The 35-year-old lawyer is heading a massive campaign nationwide to educate the public about the Federal Constitution.

“This is the prime document that spells the basic structure of how our country was formed,” Bon said.

His ultimate aim is to “have an educated class know what the document that has held our country together is all about.”

But he hopes to convince the Education Ministry to approve constitutional law as a subject in schools.

“I want it to go from Standard One,” Bon said.

“When do kids start reciting the Rukun Negara?” he quizzed, referring to the five guiding national principles that sum up the Constitution that are taught to children as soon as they enrol in school at age seven.

“You think they know what is 'Keluhuran Perlembagaan', the 'Supremacy of the Constitution'?” he asked.

Bon mooted the idea after being elected to head a special committee on constitutional law in March.

“It's the first time the Bar Council is doing this,” he said.

The catalyst for the campaign is the constitutional crisis in Perak, which is yet to be resolved pending the Federal Court's decision on who is the lawful mentri besar.

Bon explained that the peninsula-based association for lawyers had also been flooded with questions dealing with various aspects of law and governance in the wake of last year's landmark general election, which ended the ruling front's two-thirds control of Parliament and enabled the opposition to rule in five states.

“This campaign is for any lay person to read and understand the Constitution for themselves,” he explained.

The Cabinet has been supportive of the campaign so far, Bon said.

Minister in the Prime Minister's Department in charge of law and parliamentary affairs Datuk Seri Nazri Aziz has asked the Bar Council to prepare a paper for the Cabinet to mull over and will decide in January.

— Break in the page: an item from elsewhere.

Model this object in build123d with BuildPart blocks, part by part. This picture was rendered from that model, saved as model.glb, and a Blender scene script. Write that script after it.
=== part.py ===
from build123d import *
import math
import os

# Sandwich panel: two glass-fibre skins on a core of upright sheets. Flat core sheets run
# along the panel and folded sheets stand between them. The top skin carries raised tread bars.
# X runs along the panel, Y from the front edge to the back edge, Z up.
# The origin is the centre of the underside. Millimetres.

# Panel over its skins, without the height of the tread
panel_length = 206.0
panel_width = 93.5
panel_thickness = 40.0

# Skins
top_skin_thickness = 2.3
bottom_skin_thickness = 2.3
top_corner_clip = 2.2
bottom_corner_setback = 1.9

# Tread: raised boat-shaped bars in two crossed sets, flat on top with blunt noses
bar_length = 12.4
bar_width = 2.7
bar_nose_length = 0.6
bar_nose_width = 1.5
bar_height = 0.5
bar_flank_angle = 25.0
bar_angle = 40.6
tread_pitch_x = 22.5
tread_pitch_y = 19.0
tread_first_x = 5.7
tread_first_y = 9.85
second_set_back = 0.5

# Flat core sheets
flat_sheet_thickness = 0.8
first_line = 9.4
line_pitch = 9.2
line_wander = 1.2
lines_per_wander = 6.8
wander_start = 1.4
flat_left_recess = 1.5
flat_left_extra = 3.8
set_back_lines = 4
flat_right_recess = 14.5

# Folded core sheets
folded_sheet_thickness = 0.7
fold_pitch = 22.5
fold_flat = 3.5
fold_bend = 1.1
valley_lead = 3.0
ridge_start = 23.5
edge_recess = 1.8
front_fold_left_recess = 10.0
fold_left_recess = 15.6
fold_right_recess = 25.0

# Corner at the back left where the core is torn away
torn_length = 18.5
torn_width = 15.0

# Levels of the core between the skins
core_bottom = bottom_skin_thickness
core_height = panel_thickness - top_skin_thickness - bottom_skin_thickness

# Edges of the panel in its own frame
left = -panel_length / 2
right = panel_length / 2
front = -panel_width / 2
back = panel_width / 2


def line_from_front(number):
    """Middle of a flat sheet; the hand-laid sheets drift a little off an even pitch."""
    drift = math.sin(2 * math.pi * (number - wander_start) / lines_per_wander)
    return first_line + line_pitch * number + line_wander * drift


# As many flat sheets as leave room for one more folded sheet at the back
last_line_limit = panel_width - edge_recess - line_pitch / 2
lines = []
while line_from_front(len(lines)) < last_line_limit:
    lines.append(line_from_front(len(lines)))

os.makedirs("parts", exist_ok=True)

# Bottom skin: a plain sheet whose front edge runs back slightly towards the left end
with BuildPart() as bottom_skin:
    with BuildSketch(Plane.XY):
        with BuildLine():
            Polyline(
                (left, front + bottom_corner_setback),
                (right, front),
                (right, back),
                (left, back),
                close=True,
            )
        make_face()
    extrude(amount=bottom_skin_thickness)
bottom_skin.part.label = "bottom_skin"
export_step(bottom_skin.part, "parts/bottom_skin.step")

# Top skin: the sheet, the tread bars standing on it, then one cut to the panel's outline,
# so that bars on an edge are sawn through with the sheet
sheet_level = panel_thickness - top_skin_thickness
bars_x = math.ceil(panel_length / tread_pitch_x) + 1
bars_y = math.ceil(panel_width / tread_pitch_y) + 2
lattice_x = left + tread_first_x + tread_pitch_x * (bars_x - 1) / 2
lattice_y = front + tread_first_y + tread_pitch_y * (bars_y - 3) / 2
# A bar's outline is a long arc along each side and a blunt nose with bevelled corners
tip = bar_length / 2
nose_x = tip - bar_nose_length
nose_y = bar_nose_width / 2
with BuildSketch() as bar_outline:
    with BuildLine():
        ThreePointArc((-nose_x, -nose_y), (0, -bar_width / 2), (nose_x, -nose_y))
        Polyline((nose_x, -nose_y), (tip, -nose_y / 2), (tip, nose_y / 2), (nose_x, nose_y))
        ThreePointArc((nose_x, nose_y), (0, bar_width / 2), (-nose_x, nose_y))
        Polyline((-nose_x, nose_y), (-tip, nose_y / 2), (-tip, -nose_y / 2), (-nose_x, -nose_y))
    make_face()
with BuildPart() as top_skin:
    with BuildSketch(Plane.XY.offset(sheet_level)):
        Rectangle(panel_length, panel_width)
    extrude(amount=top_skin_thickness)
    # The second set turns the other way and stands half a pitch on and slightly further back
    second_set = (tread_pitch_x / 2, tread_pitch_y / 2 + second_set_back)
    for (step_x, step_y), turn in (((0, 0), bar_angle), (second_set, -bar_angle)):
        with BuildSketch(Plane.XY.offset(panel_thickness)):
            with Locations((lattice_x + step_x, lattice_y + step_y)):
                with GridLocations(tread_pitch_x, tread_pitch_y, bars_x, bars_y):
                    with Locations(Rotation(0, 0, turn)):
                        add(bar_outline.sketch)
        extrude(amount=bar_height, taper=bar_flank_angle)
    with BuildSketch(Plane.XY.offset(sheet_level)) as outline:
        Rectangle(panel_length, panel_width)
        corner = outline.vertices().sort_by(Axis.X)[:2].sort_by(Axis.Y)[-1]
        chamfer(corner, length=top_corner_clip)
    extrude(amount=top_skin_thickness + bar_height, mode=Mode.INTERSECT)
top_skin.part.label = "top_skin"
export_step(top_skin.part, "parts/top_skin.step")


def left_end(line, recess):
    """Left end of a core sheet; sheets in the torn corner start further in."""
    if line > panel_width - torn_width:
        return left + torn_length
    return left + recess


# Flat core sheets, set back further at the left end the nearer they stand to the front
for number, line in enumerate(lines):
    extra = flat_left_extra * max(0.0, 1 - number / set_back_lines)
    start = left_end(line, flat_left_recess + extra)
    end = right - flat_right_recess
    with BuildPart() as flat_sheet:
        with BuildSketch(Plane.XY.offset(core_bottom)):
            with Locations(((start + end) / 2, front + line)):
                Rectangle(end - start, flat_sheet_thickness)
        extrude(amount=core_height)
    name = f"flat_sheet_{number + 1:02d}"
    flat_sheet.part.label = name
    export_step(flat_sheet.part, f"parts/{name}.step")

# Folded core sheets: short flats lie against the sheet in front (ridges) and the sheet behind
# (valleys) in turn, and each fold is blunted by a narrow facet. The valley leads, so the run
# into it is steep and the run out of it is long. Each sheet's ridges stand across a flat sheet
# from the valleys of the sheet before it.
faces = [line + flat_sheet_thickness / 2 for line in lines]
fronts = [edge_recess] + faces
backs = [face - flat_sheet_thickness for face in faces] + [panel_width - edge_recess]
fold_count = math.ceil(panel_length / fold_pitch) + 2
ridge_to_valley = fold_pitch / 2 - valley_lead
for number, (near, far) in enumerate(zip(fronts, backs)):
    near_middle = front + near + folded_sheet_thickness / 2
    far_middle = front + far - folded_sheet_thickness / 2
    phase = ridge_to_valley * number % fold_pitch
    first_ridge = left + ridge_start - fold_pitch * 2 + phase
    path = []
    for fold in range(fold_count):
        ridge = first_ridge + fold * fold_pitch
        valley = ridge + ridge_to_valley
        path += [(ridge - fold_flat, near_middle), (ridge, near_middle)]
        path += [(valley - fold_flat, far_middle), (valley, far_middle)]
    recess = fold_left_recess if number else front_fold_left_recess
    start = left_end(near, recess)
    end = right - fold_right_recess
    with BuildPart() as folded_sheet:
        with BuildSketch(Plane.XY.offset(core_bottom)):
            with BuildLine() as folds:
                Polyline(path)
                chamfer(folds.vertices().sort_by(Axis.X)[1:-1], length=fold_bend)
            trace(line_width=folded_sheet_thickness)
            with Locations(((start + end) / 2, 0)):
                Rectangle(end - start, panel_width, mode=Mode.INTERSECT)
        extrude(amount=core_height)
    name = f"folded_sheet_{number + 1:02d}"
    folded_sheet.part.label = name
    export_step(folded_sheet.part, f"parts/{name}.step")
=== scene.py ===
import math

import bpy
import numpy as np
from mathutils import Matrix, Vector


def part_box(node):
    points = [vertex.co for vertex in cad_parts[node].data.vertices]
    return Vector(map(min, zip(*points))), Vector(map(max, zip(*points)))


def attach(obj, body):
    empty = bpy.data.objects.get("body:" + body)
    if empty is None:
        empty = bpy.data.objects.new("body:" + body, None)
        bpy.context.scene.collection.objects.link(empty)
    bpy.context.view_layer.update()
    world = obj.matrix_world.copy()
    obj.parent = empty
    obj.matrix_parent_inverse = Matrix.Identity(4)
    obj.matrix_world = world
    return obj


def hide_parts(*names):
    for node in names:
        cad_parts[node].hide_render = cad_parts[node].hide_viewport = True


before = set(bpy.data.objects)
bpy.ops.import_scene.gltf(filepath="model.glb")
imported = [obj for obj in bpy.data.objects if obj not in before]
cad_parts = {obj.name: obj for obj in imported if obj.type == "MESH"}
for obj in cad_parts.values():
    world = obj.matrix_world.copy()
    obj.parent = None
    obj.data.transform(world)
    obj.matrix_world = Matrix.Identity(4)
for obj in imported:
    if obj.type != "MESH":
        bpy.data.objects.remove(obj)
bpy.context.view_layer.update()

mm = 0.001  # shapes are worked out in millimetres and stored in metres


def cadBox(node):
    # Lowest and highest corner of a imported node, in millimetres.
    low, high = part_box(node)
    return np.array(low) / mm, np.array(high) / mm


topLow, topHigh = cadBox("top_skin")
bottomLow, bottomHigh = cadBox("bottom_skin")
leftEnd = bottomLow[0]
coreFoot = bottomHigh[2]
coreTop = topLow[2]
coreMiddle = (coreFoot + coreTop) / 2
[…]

The “MyConstitution” campaign, which Bon calls “long overdue”, has been planned out for the next two years and is divided into nine parts.

The first two months will involve a lot of legwork, with the distribution of some 100,000 pocket-sized booklets in Bahasa Malaysia and English introducing the Federal Constitution to youths between 15 and 35.

So far, the Bar Council has only received the verbal support of the Federal and Selangor governments.

It is looking for other partners to help it take the show on the road, especially into rural areas.

The campaign will kick off on Friday with a public forum entitled “Conversations on the Constitution” at the Bar Council headquarters here at 3pm.

The five speakers on the panel are National Human Rights Society (Hakam) president Malik Imtiaz Sarwar, veteran lawyer Sulaiman Abdullah, and academics Professor Shad Faruqi, Abdul Aziz Bari and Azmi Sharom.

Its website where visitors can download the Federal Constitution for free, will be launched by Nazri's deputy Datuk Liew Vui Keong at the same time.